Task prompt. Take the lines from the one bearing "add('phone_flap', plate(phFrame, phoneOutline, -PHONE_FLAP_T" to the one bearing "bpy.context.scene.collection.objects.link(empty)", inclusive, and reproduce them exactly; include no other line.

Dataset section.
## BEGIN

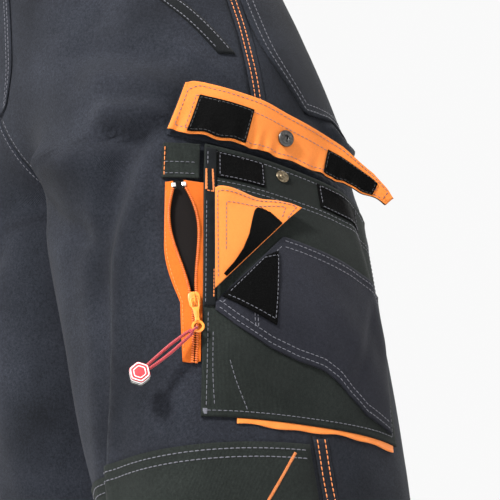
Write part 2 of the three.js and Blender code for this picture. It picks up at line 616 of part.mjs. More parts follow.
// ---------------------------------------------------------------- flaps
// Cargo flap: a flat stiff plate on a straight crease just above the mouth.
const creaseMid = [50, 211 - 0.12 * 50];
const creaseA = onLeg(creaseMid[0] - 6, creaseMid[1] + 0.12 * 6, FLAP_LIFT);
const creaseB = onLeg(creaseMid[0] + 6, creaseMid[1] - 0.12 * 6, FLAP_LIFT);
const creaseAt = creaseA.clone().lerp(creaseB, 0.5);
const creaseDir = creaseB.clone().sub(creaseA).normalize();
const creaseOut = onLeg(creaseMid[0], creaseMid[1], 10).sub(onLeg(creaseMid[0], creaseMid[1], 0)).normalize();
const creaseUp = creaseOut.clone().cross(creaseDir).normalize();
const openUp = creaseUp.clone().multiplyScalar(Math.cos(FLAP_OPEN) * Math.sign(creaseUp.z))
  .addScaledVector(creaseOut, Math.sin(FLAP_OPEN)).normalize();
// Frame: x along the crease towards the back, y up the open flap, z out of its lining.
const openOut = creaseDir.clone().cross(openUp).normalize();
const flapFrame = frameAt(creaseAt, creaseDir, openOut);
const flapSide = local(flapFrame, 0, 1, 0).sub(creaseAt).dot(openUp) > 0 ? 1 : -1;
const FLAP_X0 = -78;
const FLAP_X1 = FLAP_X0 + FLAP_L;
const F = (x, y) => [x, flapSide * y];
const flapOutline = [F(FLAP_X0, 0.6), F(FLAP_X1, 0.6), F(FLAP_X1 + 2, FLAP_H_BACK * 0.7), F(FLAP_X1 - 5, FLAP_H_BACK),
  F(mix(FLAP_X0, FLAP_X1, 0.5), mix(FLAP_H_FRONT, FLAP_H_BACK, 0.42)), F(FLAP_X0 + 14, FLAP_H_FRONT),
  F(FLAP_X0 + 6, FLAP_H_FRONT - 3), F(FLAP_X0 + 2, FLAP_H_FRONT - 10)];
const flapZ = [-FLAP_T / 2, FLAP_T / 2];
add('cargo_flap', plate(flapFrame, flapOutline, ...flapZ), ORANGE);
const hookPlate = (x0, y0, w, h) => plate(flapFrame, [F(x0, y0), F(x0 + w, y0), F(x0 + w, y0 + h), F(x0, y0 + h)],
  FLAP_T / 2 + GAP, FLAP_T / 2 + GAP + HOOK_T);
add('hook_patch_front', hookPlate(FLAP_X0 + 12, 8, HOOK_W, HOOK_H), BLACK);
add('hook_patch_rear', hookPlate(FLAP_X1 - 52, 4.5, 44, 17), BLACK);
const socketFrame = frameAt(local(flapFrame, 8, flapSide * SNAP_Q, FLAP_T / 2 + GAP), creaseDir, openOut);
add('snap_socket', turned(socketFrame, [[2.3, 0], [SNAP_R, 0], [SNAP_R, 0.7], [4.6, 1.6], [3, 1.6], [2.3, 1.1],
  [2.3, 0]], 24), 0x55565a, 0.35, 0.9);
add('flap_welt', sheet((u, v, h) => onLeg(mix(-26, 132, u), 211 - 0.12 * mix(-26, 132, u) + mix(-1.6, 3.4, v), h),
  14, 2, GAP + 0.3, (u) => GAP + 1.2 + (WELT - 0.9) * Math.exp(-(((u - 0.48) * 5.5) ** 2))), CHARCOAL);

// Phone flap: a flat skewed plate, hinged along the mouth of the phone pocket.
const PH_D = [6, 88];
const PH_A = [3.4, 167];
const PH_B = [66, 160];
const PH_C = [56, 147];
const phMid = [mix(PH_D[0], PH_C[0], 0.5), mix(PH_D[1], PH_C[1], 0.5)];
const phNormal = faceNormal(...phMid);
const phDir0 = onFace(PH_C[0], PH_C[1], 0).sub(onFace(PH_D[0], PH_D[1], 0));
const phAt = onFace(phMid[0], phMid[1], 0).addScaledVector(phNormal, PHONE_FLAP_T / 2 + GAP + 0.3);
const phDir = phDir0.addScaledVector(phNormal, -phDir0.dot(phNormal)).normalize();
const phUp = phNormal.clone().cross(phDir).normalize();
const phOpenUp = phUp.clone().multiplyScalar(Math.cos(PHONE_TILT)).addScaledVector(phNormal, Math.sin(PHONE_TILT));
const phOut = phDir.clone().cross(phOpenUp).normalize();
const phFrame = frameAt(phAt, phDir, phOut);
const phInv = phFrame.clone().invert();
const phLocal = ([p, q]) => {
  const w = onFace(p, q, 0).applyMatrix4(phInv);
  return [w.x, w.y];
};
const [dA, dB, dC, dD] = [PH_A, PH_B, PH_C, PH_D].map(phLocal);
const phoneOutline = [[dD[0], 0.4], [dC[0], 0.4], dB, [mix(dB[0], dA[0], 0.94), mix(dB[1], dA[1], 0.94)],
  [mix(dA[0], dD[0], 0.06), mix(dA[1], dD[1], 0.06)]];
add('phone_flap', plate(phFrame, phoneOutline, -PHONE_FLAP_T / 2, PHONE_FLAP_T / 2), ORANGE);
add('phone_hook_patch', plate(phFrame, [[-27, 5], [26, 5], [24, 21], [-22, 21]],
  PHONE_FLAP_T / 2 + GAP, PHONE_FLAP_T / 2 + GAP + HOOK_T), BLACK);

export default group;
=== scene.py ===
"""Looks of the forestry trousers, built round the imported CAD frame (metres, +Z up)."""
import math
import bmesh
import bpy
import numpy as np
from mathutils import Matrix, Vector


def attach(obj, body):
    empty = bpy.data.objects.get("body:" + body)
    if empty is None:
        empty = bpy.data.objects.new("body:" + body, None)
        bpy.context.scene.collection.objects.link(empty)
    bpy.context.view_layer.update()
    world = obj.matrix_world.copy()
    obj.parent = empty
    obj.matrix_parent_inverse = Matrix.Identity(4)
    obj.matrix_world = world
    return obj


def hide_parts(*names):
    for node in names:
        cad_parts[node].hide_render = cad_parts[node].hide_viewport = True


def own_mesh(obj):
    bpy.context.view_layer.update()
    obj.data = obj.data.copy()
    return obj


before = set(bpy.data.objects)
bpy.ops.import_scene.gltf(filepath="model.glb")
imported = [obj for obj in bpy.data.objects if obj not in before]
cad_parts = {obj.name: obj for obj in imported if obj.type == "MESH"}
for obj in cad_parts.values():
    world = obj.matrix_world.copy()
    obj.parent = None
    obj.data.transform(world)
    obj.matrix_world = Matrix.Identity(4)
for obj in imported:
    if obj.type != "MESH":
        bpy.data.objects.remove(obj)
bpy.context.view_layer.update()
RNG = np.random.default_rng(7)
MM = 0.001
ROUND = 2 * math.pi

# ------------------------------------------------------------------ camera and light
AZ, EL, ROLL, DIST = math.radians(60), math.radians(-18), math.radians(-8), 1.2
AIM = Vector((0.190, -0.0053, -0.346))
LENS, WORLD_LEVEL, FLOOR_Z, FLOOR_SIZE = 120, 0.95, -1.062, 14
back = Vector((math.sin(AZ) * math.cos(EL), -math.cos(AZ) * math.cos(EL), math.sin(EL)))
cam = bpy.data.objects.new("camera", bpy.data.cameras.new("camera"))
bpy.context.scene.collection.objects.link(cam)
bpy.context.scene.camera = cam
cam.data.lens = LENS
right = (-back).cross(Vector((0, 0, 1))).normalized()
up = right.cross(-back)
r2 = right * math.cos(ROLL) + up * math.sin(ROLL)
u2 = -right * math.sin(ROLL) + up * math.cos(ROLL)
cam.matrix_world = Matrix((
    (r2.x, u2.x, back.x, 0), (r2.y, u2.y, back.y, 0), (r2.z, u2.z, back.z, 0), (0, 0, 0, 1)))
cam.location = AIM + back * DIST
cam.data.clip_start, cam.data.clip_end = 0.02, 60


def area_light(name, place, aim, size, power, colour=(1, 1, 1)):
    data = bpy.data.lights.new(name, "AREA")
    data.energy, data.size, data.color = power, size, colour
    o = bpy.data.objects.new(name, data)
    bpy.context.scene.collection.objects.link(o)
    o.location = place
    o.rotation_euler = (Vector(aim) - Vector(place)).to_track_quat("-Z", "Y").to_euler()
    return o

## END

Written solution.
add('phone_flap', plate(phFrame, phoneOutline, -PHONE_FLAP_T / 2, PHONE_FLAP_T / 2), ORANGE);
add('phone_hook_patch', plate(phFrame, [[-27, 5], [26, 5], [24, 21], [-22, 21]],
  PHONE_FLAP_T / 2 + GAP, PHONE_FLAP_T / 2 + GAP + HOOK_T), BLACK);

export default group;
=== scene.py ===
"""Looks of the forestry trousers, built round the imported CAD frame (metres, +Z up)."""
import math
import bmesh
import bpy
import numpy as np
from mathutils import Matrix, Vector


def attach(obj, body):
    empty = bpy.data.objects.get("body:" + body)
    if empty is None:
        empty = bpy.data.objects.new("body:" + body, None)
        bpy.context.scene.collection.objects.link(empty)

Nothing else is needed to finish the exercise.